By October it really is time to pack away your summer bedding and prepare a couple of pots of winter colour to sit beside your front door. But whereas summer planting schemes were once exclusively made up from half hardy annual plants that were simply composted in autumn, I have noticed in recent years a move to mixed planting even in seasonal containers. So it is well worth knowing exactly what you can save for future use.
Of course there we still use plenty of annual plants and these will die in the autumn even if kept away from frost. The name tells you all you need to know: the plant completes its entire lifecycle within a year and then dies, relying on the seeds to produce new plants next year. Also there are some favourites like Petunias that may live for several years in their native habitat but are best grown as annuals in the UK. These are the plants that will feed your compost heap!

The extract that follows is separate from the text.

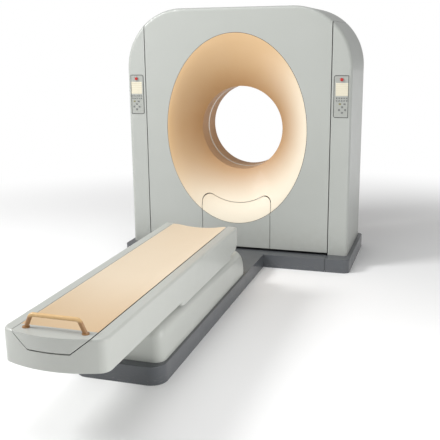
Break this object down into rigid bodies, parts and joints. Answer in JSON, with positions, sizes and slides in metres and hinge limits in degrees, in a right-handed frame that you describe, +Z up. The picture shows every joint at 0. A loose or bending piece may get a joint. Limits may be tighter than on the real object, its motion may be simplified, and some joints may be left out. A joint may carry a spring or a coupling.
{
  "type": "ct scanner",
  "caption": "Tilting ring-shaped scanner gantry with a flared bore and turning X-ray rotor, on a dark plinth, with a lifting patient couch and sliding cradle.",
  "frame": {"origin": "on the floor straight below the isocentre, the point on the bore's axis that the rotor turns about", "axes": "+Z up, +Y along the couch into the bore, +X to the right of someone at the couch's foot end who faces the gantry"},
  "size_m": [1.95, 3.8348, 2.085],
  "materials": {
    "housing": "light warm grey, satin painted moulding",
    "trim": "beige moulding, satin",
    "plinth": "dark grey paint, satin",
    "couch_shell": "light grey moulding, satin",
    "panel": "grey membrane overlay",
    "display": "pale backlit display window",
    "stop_red": "red button",
    "handle": "tan powder coat",
    "window": "translucent film",
    "steel": "grey machine paint",
    "machined": "machined steel",
    "cast": "cast aluminium",
    "black_rubber": "toothed belt",
    "copper": "slip ring tracks"
  },
  "bodies": {
    "base": {"gantry_base": "steel", "plinth_front": "plinth", "plinth_left": "plinth", "plinth_right": "plinth", "plinth_rear": "plinth", "tower_frame_left": "steel", "tower_frame_right": "steel", "tower_cover_left": "housing", "tower_cover_right": "housing", "tilt_bearing_left": "machined", "tilt_bearing_right": "machined", "tilt_gearmotor": "steel", "control_panel_left": "panel", "control_panel_right": "panel", "display_left": "display", "display_right": "display", "stop_switches": "panel", "couch_base": "steel", "couch_plinth": "plinth", "plinth_link": "plinth", "pedestal_cover": "couch_shell", "lift_gearmotor": "steel"},
    "stop_left": {"stop_button_left": "stop_red"},
    "stop_right": {"stop_button_right": "stop_red"},
    "tilting_gantry": {"stator_frame": "steel", "bearing_outer_race": "machined", "front_cover": "housing", "access_panel": "housing", "rear_cover": "housing", "front_flare": "trim", "flare_insert": "trim", "rear_flare": "trim", "bore_tunnel": "trim", "scan_window": "window", "drive_motor": "steel", "drive_belt": "black_rubber"},
    "motor_pulley": {"motor_pulley": "machined"},
    "rotor": {"rotor_drum": "cast", "bearing_inner_race": "machined", "bearing_balls": "machined", "slip_ring": "copper", "xray_tube": "cast", "collimator": "cast", "hv_generator": "cast", "counterweight": "steel", "detector_array": "cast"},
    "arm_front": {"lift_arm_front": "steel"},
    "arm_rear": {"lift_arm_rear": "steel"},
    "couch": {"couch_frame": "steel", "couch_cover": "couch_shell", "couch_skirt": "couch_shell", "cradle_rails": "machined", "cradle_motor": "steel", "cradle_belt": "black_rubber"},
    "drive_pulley": {"cradle_drive_pulley": "machined"},
    "idler_pulley": {"cradle_idler_pulley": "machined"},
    "cradle": {"cradle": "trim", "cradle_carriages": "machined", "cradle_end_block": "couch_shell", "pull_handle": "handle"}
  },
  "joints": [
    {"name": "gantry_tilt", "type": "hinge", "parent": "base", "child": "tilting_gantry", "pos_m": [0, 0, 1.108], "axis": [1, 0, 0], "range_deg": [-30, 30]},
    {"name": "rotor_spin", "type": "hinge", "parent": "tilting_gantry", "child": "rotor", "pos_m": [0, 0, 1.108], "axis": [0, 1, 0], "continuous": true},
    {"name": "motor_pulley_spin", "type": "hinge", "parent": "tilting_gantry", "child": "motor_pulley", "pos_m": [0.6, 0, 0.468], "axis": [0, 1, 0], "continuous": true},
    {"name": "stop_left_press", "type": "slide", "parent": "base", "child": "stop_left", "axis": [0, 1, 0], "range_m": [0, 0.004], "stiffness_N_per_m": 900, "springref_m": -0.004},
    {"name": "stop_right_press", "type": "slide", "parent": "base", "child": "stop_right", "axis": [0, 1, 0], "range_m": [0, 0.004], "stiffness_N_per_m": 900, "springref_m": -0.004},
    {"name": "table_lift", "type": "hinge", "parent": "base", "child": "arm_front", "pos_m": [0, -1.35, 0.15], "axis": [-1, 0, 0], "range_deg": [0, 57.3]},
    {"name": "rear_arm_swing", "type": "hinge", "parent": "base", "child": "arm_rear", "pos_m": [0, -1.75, 0.15], "axis": [-1, 0, 0], "range_deg": [0, 57.3]},
    {"name": "table_level", "type": "hinge", "parent": "arm_front", "child": "couch", "pos_m": [0, -1.93089, 0.30023], "axis": [-1, 0, 0], "range_deg": [-57.3, 0]},
    {"name": "cradle_slide", "type": "slide", "parent": "couch", "child": "cradle", "axis": [0, 1, 0], "range_m": [0, 0.9]},
    {"name": "drive_pulley_spin", "type": "hinge", "parent": "couch", "child": "drive_pulley", "pos_m": [0, -1.4, 0.412], "axis": [-1, 0, 0], "range_deg": [0, 2063]},
    {"name": "idler_pulley_spin", "type": "hinge", "parent": "couch", "child": "idler_pulley", "pos_m": [0, -2.98, 0.412], "axis": [-1, 0, 0], "range_deg": [0, 2063]}
  ],
  "couplings": [
    {"joint": "motor_pulley_spin", "follows": "rotor_spin", "ratio": 15.333},
    {"joint": "rear_arm_swing", "follows": "table_lift", "ratio": 1},
    {"joint": "table_level", "follows": "table_lift", "ratio": -1},
    {"joint": "drive_pulley_spin", "follows": "cradle_slide", "rad_per_m": 40},
    {"joint": "idler_pulley_spin", "follows": "cradle_slide", "rad_per_m": 40}
  ]
}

Grasses and herbaceous perennials are finding their way into summer planters too, like the Pennisetum in the photograph with its caterpillar like flower spikes and Heuchera, loved for their coloured leaves. Perennials can be planted out into a permanent space the garden in autumn, but cut the top growth off first to focus their energy on establishing strong roots.
Evergreens can give great structure to otherwise ephemeral planting. Small conifers and shrubs and trailing ivy are frequently used in containers and can simply be retained and the gaps filled with winter colour.
Finally, you might have half hardy shrubs and perennials including Pelargonium, Fuchsia and Verbena. These will live for several years but not survive frost so I take mine into the greenhouse, cut the soft growth off the top and keep them fairly dry through the winter. Come spring they will start into growth again ready to provide flowers again for another year.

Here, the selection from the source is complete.